Le Pen (L) and Macron (R)
(Sean Gallup/Getty Images)
Zack Beauchamp is a senior correspondent at Vox, where he covers ideology and challenges to democracy, both at home and abroad. Before coming to Vox in 2014, he edited TP Ideas, a section of Think Progress devoted to the ideas shaping our political world.

The first round of France’s presidential election, held on Sunday, narrowed the field of 11 candidates to the two top vote getters: the charismatic young centrist Emmanuel Macron, who won 23.9 percent of the vote, and far-right populist Marine Le Pen, who won 21.4 percent. These two will now face off in a May 7 second round to determine who, ultimately, gets to lead France.

This was the result most pollsters were predicting before the vote. But if you take a longer view, and look at things in the broader context of French and Western politics, it’s hard to overstate how jarring this result is.
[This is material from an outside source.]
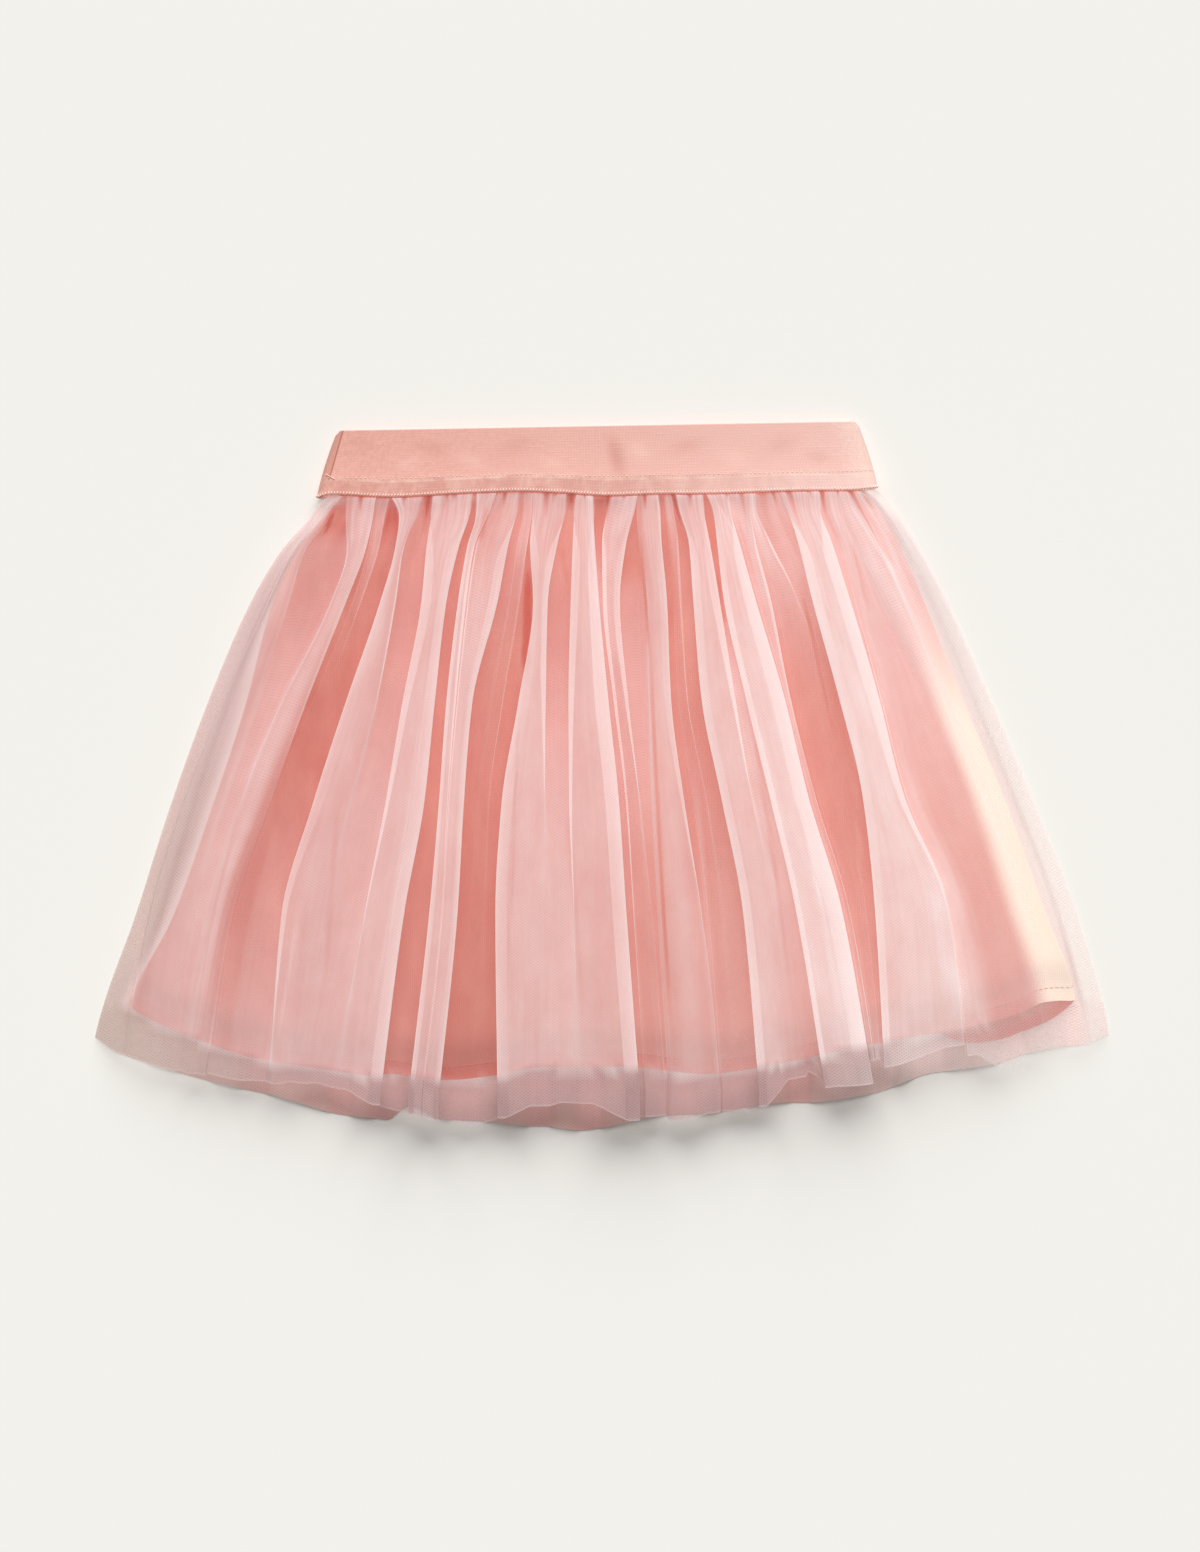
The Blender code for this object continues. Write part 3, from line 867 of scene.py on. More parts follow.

For decades, French politics, like that of most Western countries, was dominated by competition between the establishment center left and establishment center right — who competed principally over the size of the welfare state. In France, the two establishment parties are the Socialists on the left and the Republicans on the right.

But, shockingly, neither of those parties even came close. The current president of France, Socialist François Hollande, is exceptionally unpopular, having been unable to prevent multiple terrorist attacks and high unemployment. His party’s candidate, Benoît Hamon, got just 6.4 percent of the vote on Sunday.

The Republican candidate, François Fillon, had been considered the favorite early in the race. But his poll numbers plummeted over a scandal — specifically, evidence that he had been paying his wife and children with government money to do ... basically nothing.

The result is that the establishment parties were historically weak. That opened up space for newcomers — far-left populist Jean-Luc Mélenchon did surprisingly well too. But the two upstarts who won, in some ways, better speak to the current divisions in France and Europe broadly than the establishment.

Le Pen’s National Front, founded by her father Jean Marie in the ’70s, is perhaps the best-organized and most well-known of Europe’s far-right parties. The FN built itself in opposition to immigration and diversity, a kind of hardline nationalism that led to deep skepticism about European integration.

The FN had made the presidential runoff once before, in 2002, but was crushed in the second round by an 82-18 margin. Today the party is far more mainstream — Fillon even adopted some of Le Pen’s anti-immigrant rhetoric.

Macron’s En Marche, a new party built around his candidacy this election, is the anti-FN. Le Pen wants to restrict immigration to France and pull France out of the European Union; Macron supports keeping the borders open and proudly waved the EU flag at his final campaign rally.

What we’re seeing in France is not the traditional debate over the size of the welfare state, but rather one over the core values of France: tolerance and openness to Europe. This divide, sometimes summed up as “nationalism versus globalism,” is increasingly a key point of division across Europe.

So who’s going to win in the second round? We can’t be sure — but every poll taken so far gives Macron a commanding lead. Whatever happens, it’ll be historic.